Remember the Concorde, the supersonic airliner that used to whisk CEOs and movie stars from New York to Paris at 1,300 mph? Larry Fisher, a former New York Times reporter, casts a gimlet eye on a flurry of startups promising to restore intercontinental supersonic travel within a decade. “The Concorde was a nice treat for the well-heeled — a roundtrip ticket averaged $10,000 when $10K was considerably more valuable,” Fisher reminds. “But it never penciled out, not even close.”

Now he’s wondering what the venture capitalists who are staking a handful of SST dreamers to generous bankrolls are smoking: “If hype and hubris were jet fuel, we’d be flying from Los Angeles to London in two hours for $200 by now.”

Alan Krupnick and Emily Joiner of Resources for the Future, a Washington think tank, offer a preview of carbon capture and storage — technologies designed to neutralize climate-warming emissions before they enter the atmosphere. “CCUS is most attractive today because it can be grafted onto especially carbon-intensive activities like fuelrefining as well as energy-gobbling industrial processes like cement-making and electricity generation,” they write. “But it’s hardly going to be all wine and roses from here on out. Despite billions of dollars of investment in R&D and the aforementioned rich incentives for adoption, CCUS has yet to prove it is ready for the large-scale deployment.”

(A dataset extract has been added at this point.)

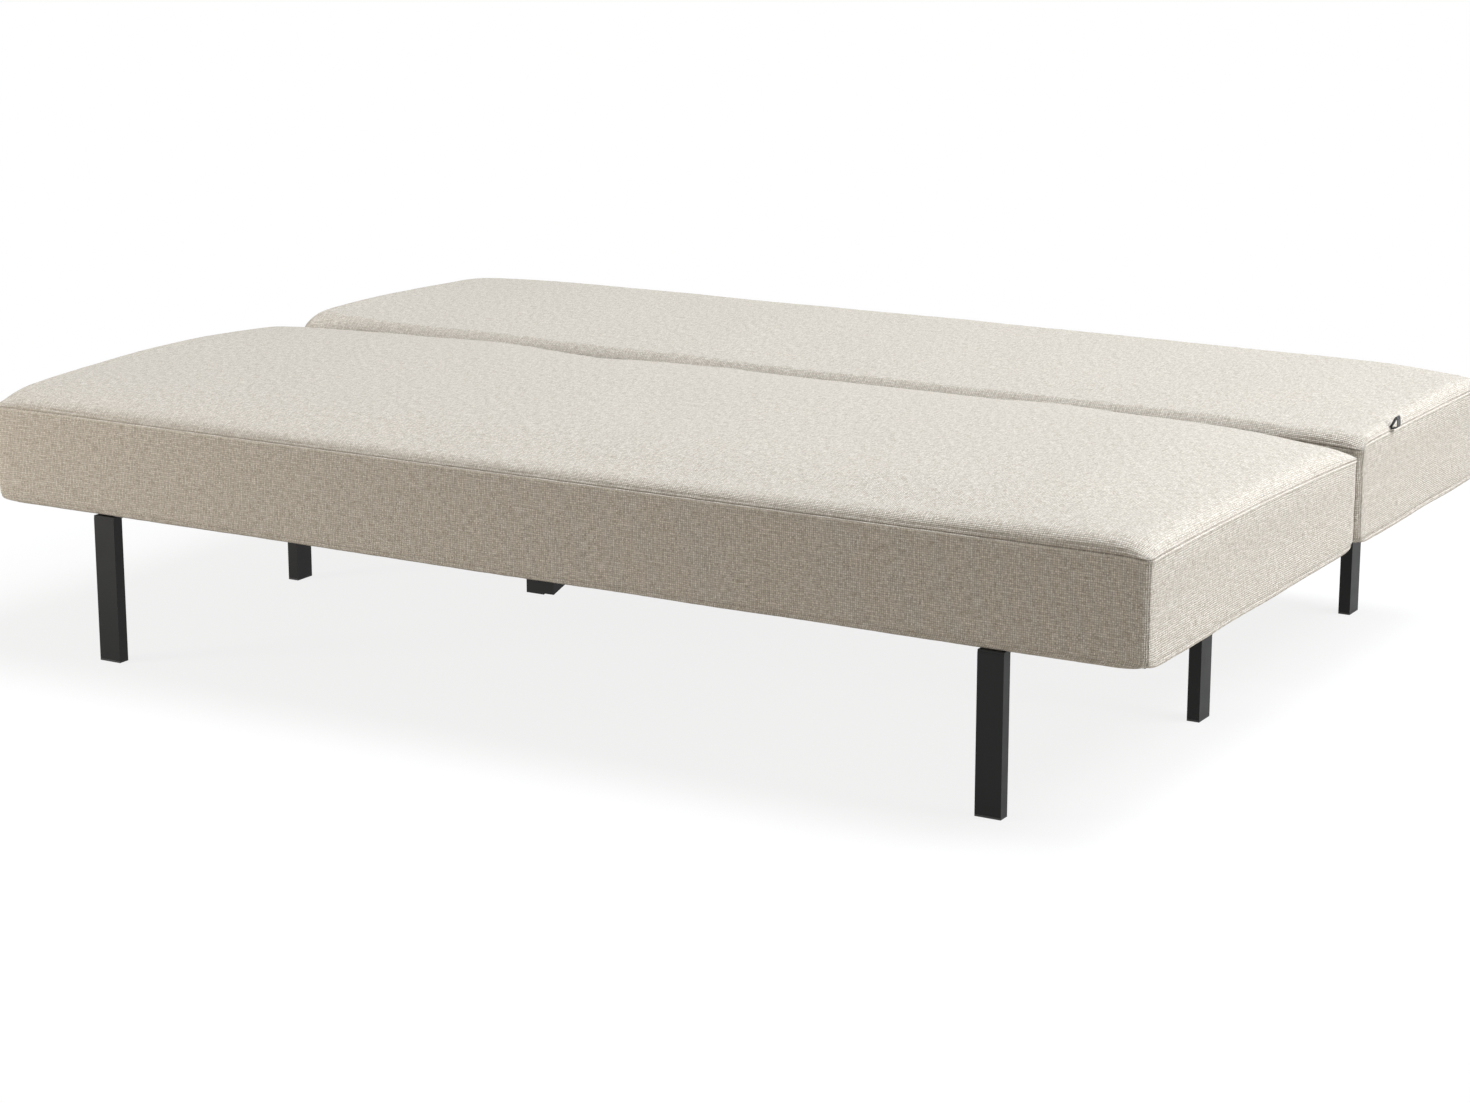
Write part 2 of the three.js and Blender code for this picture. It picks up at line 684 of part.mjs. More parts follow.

Alan Auerbach (UC-Berkeley) and Larry Kotlikoff (Boston University) take the analysis of the government’s response to economic inequality to a far more comprehensive level. “The methods used by most economists,” they write, “are ill-suited to answer a key question about inequality — who gets to spend what, not just this year, but over the remainder of lifetimes.” And here’s the serendipitous payoff: “Some of our conclusions should help to assuage the concerns of those who’ve concluded that government policy has done little to offset market-driven inequality.”

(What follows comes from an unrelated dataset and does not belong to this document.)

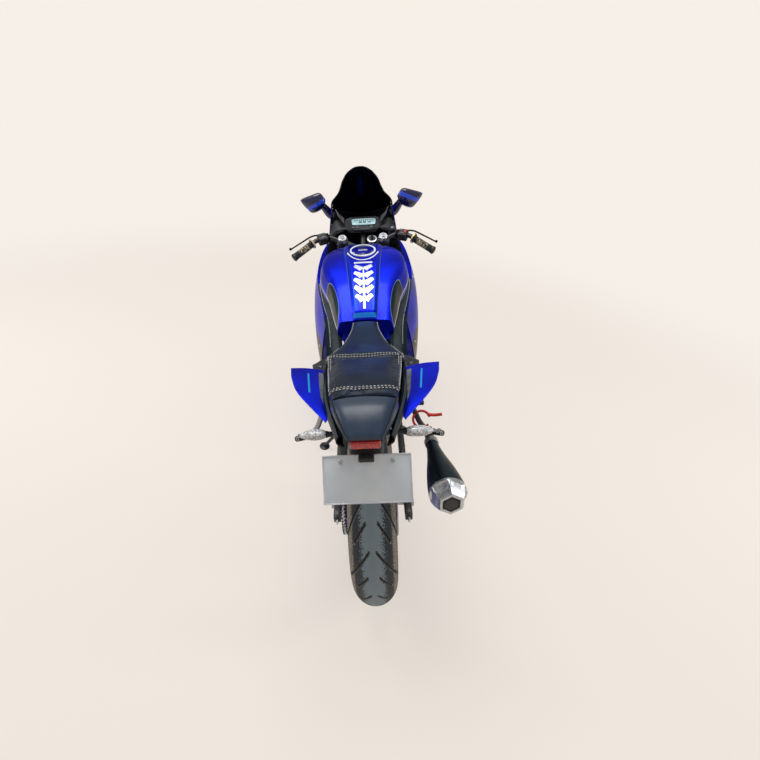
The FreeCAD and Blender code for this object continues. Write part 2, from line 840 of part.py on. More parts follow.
def exhaust_pipe():
    """The header down ahead of the engine, under it, and up the right side to the muffler."""
    return bent_rod([(58, 880, 520), (58, 930, 490), (58, 940, 450), (58, 936, 290), (62, 900, 215), (70, 840, 192),
                     (96, 580, 192), (160, 420, 250), (192, 300, 360), (211, 190, 472), muffler_front],
                    pipe_radius)


def muffler_line():
    front = vec(*muffler_front)
    tip = vec(*muffler_tip)
    return front, tip, (tip - front).normalize()


def muffler():
    """The can: it swells from the pipe back to its end cap."""
    front, tip, along = muffler_line()
    reach = (tip - front).Length
    stations = [(0, 0.37), (reach * 0.33, 0.56), (reach * 0.62, 0.88), (reach * 0.74, 0.97),
                (reach - muffler_end_length, 1)]
    return skin([ring(front + along * s, along, muffler_radius * share, muffler_sides)
                 for s, share in stations])


def muffler_end():
    """The faceted end cap with its outlet."""
    front, tip, along = muffler_line()
    start = tip - along * muffler_end_length
    outer = skin([ring(start, along, muffler_radius, 12), ring(tip, along, muffler_radius * 0.64, 12)])
    return outer.cut(rod(tip - along * 30, tip + along, 24, 20))


def footrests():
    """The rider's hanger plates and pegs, and the passenger's arms and pegs behind them."""
    plate = side_plate([(400, 520), (476, 520), (476, 400), (450, 386), (420, 386), (400, 430)], 140, 8)
    arm = block((plate_x + plate_thickness + 140) / 2, 454, 500,
                140 - plate_x - plate_thickness, 36, 22)
    peg = rod(vec(148, 436, 404), vec(236, 430, 408), 12, 10)
    rider = fuse([plate, arm, peg])
    hanger = bent_rod([(72, 144, 724), (138, 106, 674), (170, 97, 606), (214, 91, 562)], 9)
    pillion_peg = rod(vec(204, 91, 568), vec(252, 88, 560), 10)
    passenger = fuse([hanger, pillion_peg])
    return [rider, passenger]


def foot_controls():
    """The brake pedal on the right and the gear lever on the left."""
    pedal = bent_rod([(154, 452, 398), (156, 580, 352), (190, 596, 352)], 6, 8)
    return pair(pedal)


def rear_caliper():
    """A caliper astride the disc, on its bracket from the arm."""
    y = 66
    z = 392
    body = block(rear_disc_x + disc_thickness / 2, y, z, 38, 62, 44)
    slot = flat_ring(rear_disc_x - pad_gap, disc_thickness + 2 * pad_gap, rear_disc_radius + 4,
                     rear_disc_radius - disc_band - 40, REAR_AXLE)
    return body.cut(slot)


def chain_guard():
    """The long guard over the chain's upper run."""
    return side_plate([(-60, 424), (330, 398), (330, 406), (-60, 436)], chain_x - 12, 22)


def side_stand_axis():
    down = stand_foot_point() - vec(*stand_pivot)
    back = vec(-0.10, -1.0, 0.02)
    return down.cross(back).normalize()


def stand_foot_point():
    """The foot's middle, on the floor under the leaned bike."""
    lean = math.radians(lean_angle)
    sink = rear_crown_radius * (1 - math.cos(lean))
    return vec(stand_foot_x, stand_foot_y, (sink - stand_foot_x * math.sin(lean)) / math.cos(lean))


def side_stand():
    """The leg, the eye on its pivot and the flat foot."""
    pivot = vec(*stand_pivot)
    foot = stand_foot_point()
    axis = side_stand_axis()
    lean = math.radians(lean_angle)
    up = vec(math.sin(lean), 0, math.cos(lean))
    leg = rod(pivot, foot + up * stand_foot_thickness * 0.5, stand_radius)
    eye = rod(pivot - axis * stand_eye_half, pivot + axis * stand_eye_half, 15)
    eye_hole = hole(pivot - axis * 40, pivot + axis * 40, stand_pin_radius + running_gap, 24)
    pad = skin([ring(foot, up, 26, 12), ring(foot + up * stand_foot_thickness, up, 24, 12)])
    return fuse([leg, eye, pad]).cut(eye_hole)


def yokes():
    """The two clamps and the stem that joins them through the head tube."""
    def clamp(up):
        half = [(30, 46), (fork_spacing - 24, 76), (fork_spacing + 10, 80),
                (fork_spacing + 32, 62), (fork_spacing + 30, 30), (fork_spacing + 6, 18),
                (30, -30)]
        outline = half + [(-x, f) for x, f in reversed(half)]
        points = [fork_point(x, f, up - yoke_thickness / 2) for x, f in outline]
        return face_of(points).extrude(STEER_UP * yoke_thickness)

    stem = rod(fork_point(0, 0, lower_yoke_up),
               fork_point(0, 0, upper_yoke_up + yoke_thickness / 2 + 6), stem_radius, 12)
    whole = fuse([clamp(lower_yoke_up), clamp(upper_yoke_up), stem])
    for x in (-fork_spacing, fork_spacing):
        whole = whole.cut(rod(fork_point(x, fork_offset, lower_yoke_up - 30),
                              fork_point(x, fork_offset, upper_yoke_up + 30), fork_tube_radius))
    low_face = lower_yoke_up - yoke_thickness / 2
    return whole.cut(cylinder(stem_bore_radius, fork_point(0, 0, low_face - 5),
                              fork_point(0, 0, low_face + stem_bore_depth)))


def fork_tube():
    return rod(fork_point(fork_spacing, fork_offset, fork_leg_top_up - 20),
               fork_point(fork_spacing, fork_offset, fork_top_up), fork_tube_radius)


def fork_slider():
    return rod(fork_point(fork_spacing, fork_offset, axle_up - 26),
               fork_point(fork_spacing, fork_offset, fork_leg_top_up), fork_leg_radius)


def fork():
    """One leg: the chromed tube above, the thicker slider below with its axle foot."""
    inner = fork_tube()
    slider = fork_slider()
    return fuse([inner, slider]).cut(spindle(FRONT_AXLE, 200))


def front_axle():
    reach = fork_spacing + fork_leg_radius
    nut = hexagon(12, FRONT_AXLE + X * (reach + 1), X * 8)
    return fuse([spindle(FRONT_AXLE, reach + 4), nut])


BAR_END = vec(*bar_tip)
BAR_ALONG = (BAR_END - vec(*bar_bend)).normalize()


def bar():
    clamp = fork_point(fork_spacing, fork_offset, bar_up)
    return bent_rod([tuple(clamp), bar_elbow, bar_bend, bar_tip], bar_radius, 10)


def handlebar():
    """One clip-on: the clamp round the fork tube and the bar that sweeps out and back."""
    clamp = rod(fork_point(fork_spacing, fork_offset, bar_up - 14),
                fork_point(fork_spacing, fork_offset, bar_up + 14), fork_tube_radius + 8)
    whole = fuse([clamp, bar()])
    return whole.cut(rod(fork_point(fork_spacing, fork_offset, bar_up - 40),
                         fork_point(fork_spacing, fork_offset, bar_up + 40), fork_tube_radius))


def grip():
    start = BAR_END - BAR_ALONG * grip_length
    return rod(start, BAR_END - BAR_ALONG * 2, grip_radius).cut(bar())


def bar_control():
    """Switch box, lever perch and lever on one bar."""
    elbow = vec(*bar_elbow)
    along = (vec(*bar_bend) - elbow).normalize()
    box = rod(elbow + along * 8, elbow + along * 52, 23)
    root = elbow + along * 32
    lever = bent_rod([tuple(root + vec(4, 14, 0)), tuple(root + vec(12, 48, 6)),
                      tuple(root + vec(50, 44, 4)), tuple(BAR_END + vec(22, 46, 30))], 6)
    return fuse([box, lever]).cut(bar())


def front_fender():
    """A curved guard over the front tyre, with flanks down to the fork legs."""
    rows = []
    reach = front_tyre_radius + 14
    for angle in (32, 55, 78, 101, 124, 146):
        a = math.radians(angle)
        row = []
        for x, drop in ((0, 0), (36, 6), (60, 34)):
            r = reach - drop
            row.append((x, wheelbase + r * math.cos(a), front_tyre_radius + r * math.sin(a)))
        rows.append(across(row))
    guard = panel(rows, sheet, tuple(FRONT_AXLE))
    leg_y = fork_point(0, fork_offset, 560).y
    leg_z = fork_point(0, fork_offset, 560).z
    lug = block(66, leg_y, leg_z, 20, 36, 44).cut(fork_slider())
    return fuse([guard] + pair(lug))


def front_caliper():
    """A caliper astride the front disc, bolted to the left fork leg."""
    disc_x = -hub_face(front_rim_width) - disc_thickness
    inner = -hub_face(front_rim_width) + caliper_gap
    body = block(inner - 18, wheelbase - 112, front_tyre_radius + 46, 36, 44, 84)
    slot = flat_ring(disc_x - pad_gap, disc_thickness + 2 * pad_gap, front_disc_radius + 4,
                     front_disc_radius - disc_band - 40, FRONT_AXLE)
    slider = mirrored(fork_slider())
    bracket = block(-64, wheelbase - 92, front_tyre_radius + 60, 28, 60, 40)
    return fuse([body.cut(slot), bracket.cut(slot)]).cut(slider)


def steering():
    return {
        "yokes": [yokes()],
        "forks": pair(fork()),
        "handlebars": pair(handlebar()),
        "grips": pair(grip()),
        "bar_controls": pair(bar_control()),
        "front_fender": [front_fender()],
        "front_axle": [front_axle()],
        "front_caliper": [front_caliper()],
    }


def chassis():
    lamp = headlamp()
    cowl = trimmed(nose_cowl(), lamp, mirrored(lamp))
    fairing = trimmed(side_fairing(), cowl)
    main = trimmed(frame(), fairing, mirrored(fairing))
    stay = trimmed(cowl_stay(), main, cowl)
    rear = trimmed(subframe(), main)
    arms = swingarm()
    motor = engine().cut(main)
    cap = tank_cap()
    tank = trimmed(fuel_tank(), main, cap)
    screen = trimmed(windscreen(), cowl)
    saddle = trimmed(rider_seat(), tank, rear)
    pad = trimmed(pillion_seat(), rear)
    hump = trimmed(tail_cover(), pad)
    tail = trimmed(tail_side(), saddle, pad, hump, rear)
    gauge = trimmed(dash(), stay)
    can = muffler()
    knee = trimmed(knee_panel(), tank, fairing, tail, main, rear)
    flap = trimmed(seat_wing(), saddle, tail)
    rests = [trimmed(rest, main, rear) for rest in footrests()]
    return {
        "frame": [main],
        "subframe": [rear],
        "cowl_stay": [stay],
        "engine": [motor],
        "radiator": [trimmed(radiator(), motor)],
        "swingarm": [arms],
        "rear_axle": [rear_axle()],
        "chain": [chain()],
        "chain_guard": [chain_guard()],
        "shock": [trimmed(shock(), main, arms)],
        "fuel_tank": [tank],
        "tank_cap": [cap],
        "rider_seat": [saddle],
        "pillion_seat": [pad],
        "seat_wings": pair(flap),
        "tail_sides": pair(tail),
        "tail_wings": pair(trimmed(tail_wing(), tail)),
        "tail_cover": [hump],
        "tail_light": [tail_light()],
        "rear_fender": [trimmed(rear_fender(), rear)],
        "number_plate": [number_plate()],
        "rear_indicators": pair(rear_indicator()),
        "side_fairings": pair(fairing),
        "knee_panels": pair(knee),
        "belly_pan": [trimmed(belly_pan(), fairing, mirrored(fairing))],
        "nose_cowl": [cowl],
        "headlamps": pair(lamp),
        "windscreen": [screen],
        "mirrors": pair(trimmed(mirror(), cowl, screen)),
        "dash": [gauge],
        "cockpit_panels": pair(trimmed(cockpit_panel(), gauge, cowl, fairing, stay)),
        "exhaust_pipe": [trimmed(exhaust_pipe(), motor, can)],
        "muffler": [can],
        "muffler_end": [muffler_end()],
        "footrests": rests + [mirrored(rest) for rest in rests],
        "foot_controls": foot_controls(),
        "rear_caliper": [rear_caliper()],
    }


def park(shape):
    """Leans the upright bike over to its left."""
    return shape.rotated(ORIGIN, Y, -lean_angle)


def bodies():
    return {
        "root": chassis(),
        "side_stand": {"side_stand": [side_stand()]},
        "steering": steering(),
        "front_wheel": front_wheel(),
        "rear_wheel": rear_wheel(),
    }


def parked_nodes(groups):
    """Each node's parked shape, and where the point under the middle of the whole bike lies."""
    nodes = {}
    for group in groups.values():
        for name, solids in group.items():
            shape = Part.makeCompound(solids) if len(solids) > 1 else solids[0]
            nodes[name] = park(shape)
    box = Part.makeCompound(list(nodes.values())).optimalBoundingBox(True, False)
    origin = vec((box.XMin + box.XMax) / 2, (box.YMin + box.YMax) / 2, box.ZMin)
    return nodes, origin


def build():
    nodes, origin = parked_nodes(bodies())
    os.makedirs("parts", exist_ok=True)
    for name, shape in nodes.items():
        shape.translated(-origin).exportStep("parts/" + name + ".step")


if __name__ == "__main__":
    build()
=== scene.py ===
# %% [markdown]
# This lesson dresses a sport bike. The chassis comes ready as a fixed frame, and each piece of
# bodywork, rubber, leather and metal is made here as a surface worked out with numpy.

# %% Load the frame
import json
import math

import bmesh
import bpy
import numpy as np
from mathutils import Matrix


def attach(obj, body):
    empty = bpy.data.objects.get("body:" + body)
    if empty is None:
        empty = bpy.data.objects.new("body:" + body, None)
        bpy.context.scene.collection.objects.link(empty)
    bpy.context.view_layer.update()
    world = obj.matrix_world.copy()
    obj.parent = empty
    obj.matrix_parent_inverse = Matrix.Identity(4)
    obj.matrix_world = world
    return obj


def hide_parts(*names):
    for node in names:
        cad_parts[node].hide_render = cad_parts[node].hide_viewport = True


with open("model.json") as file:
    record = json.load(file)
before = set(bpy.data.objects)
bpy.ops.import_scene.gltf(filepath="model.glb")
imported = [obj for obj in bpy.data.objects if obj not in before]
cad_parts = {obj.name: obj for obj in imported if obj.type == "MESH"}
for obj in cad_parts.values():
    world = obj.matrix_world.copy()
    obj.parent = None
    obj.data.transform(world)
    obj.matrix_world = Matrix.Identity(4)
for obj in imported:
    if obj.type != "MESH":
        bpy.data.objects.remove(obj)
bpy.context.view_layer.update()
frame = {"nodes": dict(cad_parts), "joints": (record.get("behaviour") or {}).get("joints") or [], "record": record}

# %% [markdown]
# The bike leans on its stand, but it is far easier to draw it upright. So every piece is drawn in the
# bike's own upright frame in millimetres, with the rear axle above the origin, Y forward and Z up.
# The function park then leans it over and moves it to where the frame holds it.

# %% The bike's own frame
LEAN = math.radians(9)
REAR_AXLE = np.array([0.0, 0.0, 314.0])
FRONT_AXLE = np.array([0.0, 1325.0, 296.0])
TURN = np.array(Matrix.Rotation(-LEAN, 3, "Y"))
joint_at = {j["name"]: np.array(j["pos_m"]) for j in frame["joints"]}
SHIFT = TURN @ REAR_AXLE - joint_at["rear_wheel_spin"] * 1000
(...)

Chris Edwards of the libertarian Cato Institute explains how state governments reduce labor mobility, raise consumer prices and even increase prison recidivism by licensing occupations ranging from hairdressing to sports refereeing and insisting that licensees be of “good moral character.” But the news isn’t all bad. “In response to growing evidence, public-interest challenges to licensing have made some headway in both legislatures and courts,” he writes.'

Josh Gordon and Darbin Wofford of the non-partisan Committee for a Responsible Federal Budget in Washington outline six changes in federal regulation that would reduce America’s health care bills by trillions — that’s right, trillions — over the next decade. “These six options are hardly the only ways to reduce health care spending without reducing quality,” they explain. “But they would be major steps forward in addressing the market failures and misaligned incentives that drive high spending. They would also be tests of Washington’s determination to increase the efficiency of the health care system in the face of powerful lobbying for the status quo on the part of entrenched interests.”

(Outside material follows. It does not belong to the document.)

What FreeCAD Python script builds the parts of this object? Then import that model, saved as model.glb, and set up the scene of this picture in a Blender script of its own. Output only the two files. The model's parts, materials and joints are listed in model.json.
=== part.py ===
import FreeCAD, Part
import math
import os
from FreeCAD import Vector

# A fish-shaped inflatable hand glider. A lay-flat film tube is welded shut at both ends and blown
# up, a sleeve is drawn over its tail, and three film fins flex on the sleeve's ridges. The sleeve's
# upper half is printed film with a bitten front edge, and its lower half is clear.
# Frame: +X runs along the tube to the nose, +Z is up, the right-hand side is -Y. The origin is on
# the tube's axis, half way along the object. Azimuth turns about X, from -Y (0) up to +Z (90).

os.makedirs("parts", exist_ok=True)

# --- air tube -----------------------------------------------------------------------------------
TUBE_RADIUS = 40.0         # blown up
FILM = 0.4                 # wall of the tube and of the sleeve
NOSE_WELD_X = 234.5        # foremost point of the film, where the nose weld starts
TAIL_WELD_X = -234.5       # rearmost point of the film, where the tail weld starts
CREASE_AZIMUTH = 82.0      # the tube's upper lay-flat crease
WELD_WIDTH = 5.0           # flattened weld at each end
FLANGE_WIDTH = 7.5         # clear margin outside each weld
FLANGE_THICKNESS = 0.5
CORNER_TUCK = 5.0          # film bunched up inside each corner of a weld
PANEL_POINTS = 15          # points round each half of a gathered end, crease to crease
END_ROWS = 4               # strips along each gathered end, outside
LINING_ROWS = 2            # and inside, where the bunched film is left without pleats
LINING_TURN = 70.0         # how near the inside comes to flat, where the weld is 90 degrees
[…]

A phaseout of fossil fuel vehicles to ones powered by electricity is one key to containing climate charge. But are subsidies necessary or even desirable to speed the transition? Cliff Winston of the Brookings Institution makes the case that less may actually be more. “Speaking as a one-handed economist,” he writes, “pollution externalities (in particular, climate warming) appear to justify active government efforts to spur EV adoption. But as a two-handed economist, I recognize that government intervention may do more harm than good.”

If you are not an economist, the most likely place you’ve run across J. Bradford De-Long is his always-engaging blog, Grasping Reality. Within the profession, though, the UC-Berkeley professor is known as an economist’s economist, whose specialty is, well … non-specialty. Here, we excerpt a chapter from his new book, Slouching Towards Utopia: An Economic History of the Twentieth Century, a far-reaching examination of economic growth since 1870 with numerous digressions along the way.